**GIVEN TASK**
Print out the material that follows word for word.

**INFORMATION PROVIDED**
◆ ◆ ◆
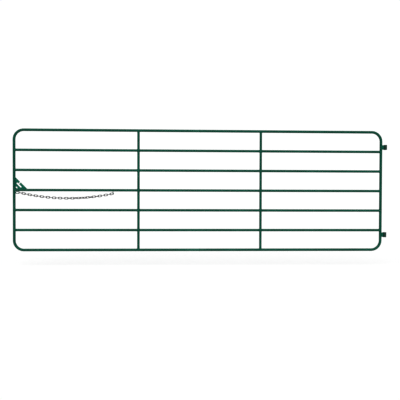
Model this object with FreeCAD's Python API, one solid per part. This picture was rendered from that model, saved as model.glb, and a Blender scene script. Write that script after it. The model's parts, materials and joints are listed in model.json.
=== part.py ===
import FreeCAD, Part
import math
import os

from FreeCAD import Rotation, Vector

# A welded tube gate for a livestock yard. It hangs on two upright post pins and is
# kept shut by a chain, which is carried on the gate under its middle rail.
# Millimetres. The origin is the centre of the lower hinge bore, +Z is up along the
# hinge line, the leaf reaches along -X, and -Y is the front face.

# ---- driving dimensions ----------------------------------------------------------
OVERALL_LENGTH = 3658.0      # hinge barrel's outer face to latch upright's outer face
RAIL_COUNT = 7               # top and bottom of the frame included
RAIL_PITCH = 193.6           # between rail centrelines
BAY_COUNT = 3                # bays between the uprights, divided by the stays

FRAME_OD = 25.4              # outer tube, bent round the corners
FRAME_WALL = 1.6
CORNER_RADIUS = 92.0         # on the tube's centreline
SPIGOT_LENGTH = 60.0         # necked end of one bow, inside the other
SPIGOT_CLEARANCE = 0.1       # all round

RAIL_OD = 24.0
RAIL_WALL = 1.5
STAY_OD = 23.8               # a shade under the rails, so that its saddles keep an edge
STAY_WALL = 1.5

HINGE_OFFSET = 45.0          # hinge centres to the nearest inner rail's centreline
BARREL_OD = 33.4
BARREL_BORE = 20.0           # runs on a 3/4 inch post pin
BARREL_LENGTH = 48.0
TAB_REACH = 13.6             # upright's face to barrel's face
TAB_HEIGHT = 44.0
TAB_THICKNESS = 6.0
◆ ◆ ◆
**RESULT**
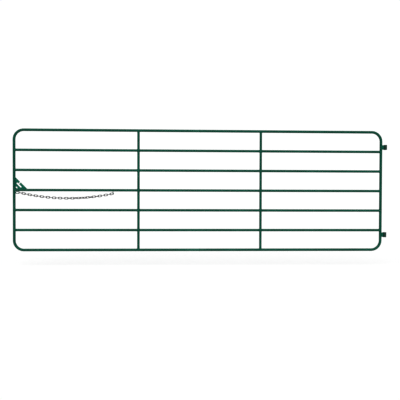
Model this object with FreeCAD's Python API, one solid per part. This picture was rendered from that model, saved as model.glb, and a Blender scene script. Write that script after it. The model's parts, materials and joints are listed in model.json.
=== part.py ===
import FreeCAD, Part
import math
import os

from FreeCAD import Rotation, Vector

# A welded tube gate for a livestock yard. It hangs on two upright post pins and is
# kept shut by a chain, which is carried on the gate under its middle rail.
# Millimetres. The origin is the centre of the lower hinge bore, +Z is up along the
# hinge line, the leaf reaches along -X, and -Y is the front face.

# ---- driving dimensions ----------------------------------------------------------
OVERALL_LENGTH = 3658.0      # hinge barrel's outer face to latch upright's outer face
RAIL_COUNT = 7               # top and bottom of the frame included
RAIL_PITCH = 193.6           # between rail centrelines
BAY_COUNT = 3                # bays between the uprights, divided by the stays

FRAME_OD = 25.4              # outer tube, bent round the corners
FRAME_WALL = 1.6
CORNER_RADIUS = 92.0         # on the tube's centreline
SPIGOT_LENGTH = 60.0         # necked end of one bow, inside the other
SPIGOT_CLEARANCE = 0.1       # all round

RAIL_OD = 24.0
RAIL_WALL = 1.5
STAY_OD = 23.8               # a shade under the rails, so that its saddles keep an edge
STAY_WALL = 1.5

HINGE_OFFSET = 45.0          # hinge centres to the nearest inner rail's centreline
BARREL_OD = 33.4
BARREL_BORE = 20.0           # runs on a 3/4 inch post pin
BARREL_LENGTH = 48.0
TAB_REACH = 13.6             # upright's face to barrel's face
TAB_HEIGHT = 44.0
TAB_THICKNESS = 6.0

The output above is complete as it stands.